Марксизм — идеология, выражающая экономическую, правовую и политическую ситуацию середины XIX в. В то время она давала возможность объяснять и контролировать ситуацию. В 1870 г. человек, который связывал себя с марксизмом, совершал волевой акт и стремился овладеть ходом событий. Но теперь эта идеология уже ничего больше не объясняет. Она никоим образом не связана с насущной действительностью — ни своим философским учением, ни экономическим, ни всеобъемлющим взглядом на историю, ни концепцией общества, государства или права. Столетие назад марксизм позволял людям предвидеть, что должно произойти и что действительно происходило (за исключением некоторых сравнительно маловажных событий). Но именно потому, что эти предсказания сбылись, марксизм как система мышления тем временем пережил себя. Нет больше никаких идеологических споров, а споры, которые еще ведутся людьми, остаются всецело академическими. Массы принимают марксистскую идеологию, потому что ход событий подтвердил ее; поэтому они просто отдаются этому ходу событий, т.е. наиболее сильному их направлению. Те, кто становятся марксистами, идут на это главным образом потому, что Советский Союз имеет сильнейшую армию, которая всегда была признаком наличия основательной философии и выражением полной свободы. Но имеются и дополнительные причины: массы одобряют эту идеологию прежде всего потому, что она устарела, главным образом потому, что она больше уже не имеет реального отношения к господствующей социальной действительности и к современной политической ситуации.

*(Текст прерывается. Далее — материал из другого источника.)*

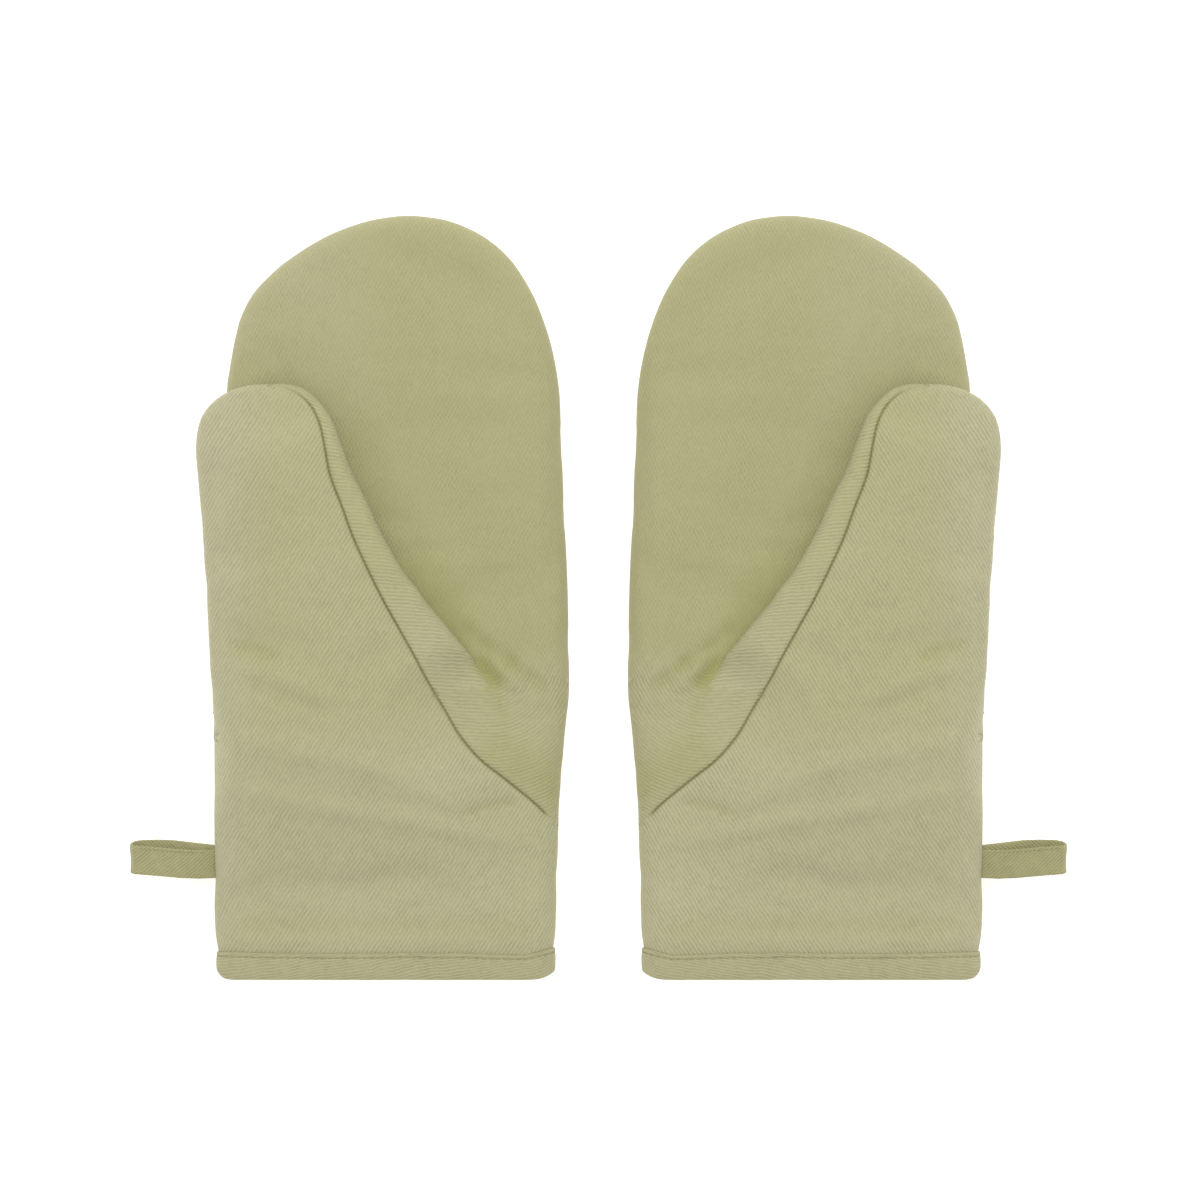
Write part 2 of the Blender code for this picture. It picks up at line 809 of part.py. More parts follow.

Она стала служить надежной ширмой, за которой можно скрыть действительность и также спрятаться от действительности. Она стала защитным приспособлением против столкновения с реальными проблемами, которых люди не могут обнаружить, потому что полагают, что в их руках уже имеется ключ, отворяющий все двери. Здесь, в области политики и экономики, формулируется обвинение, столь часто выдвигаемое против христиан: ваше христианство превратилось в теологию, ваша мораль прежде всего навязывает решение всех духовных и моральных проблем; поэтому вы можете избежать этих проблем; они для вас не существуют. Такого же облегчения и спасения ищут те, кто в наши дни исповедует марксизм. Но в нем нет выражения человеческой свободы, нет атаки против политических действий, нет вызова со стороны тех людей, которые пытались бы управлять политическими отношениями и изменять их.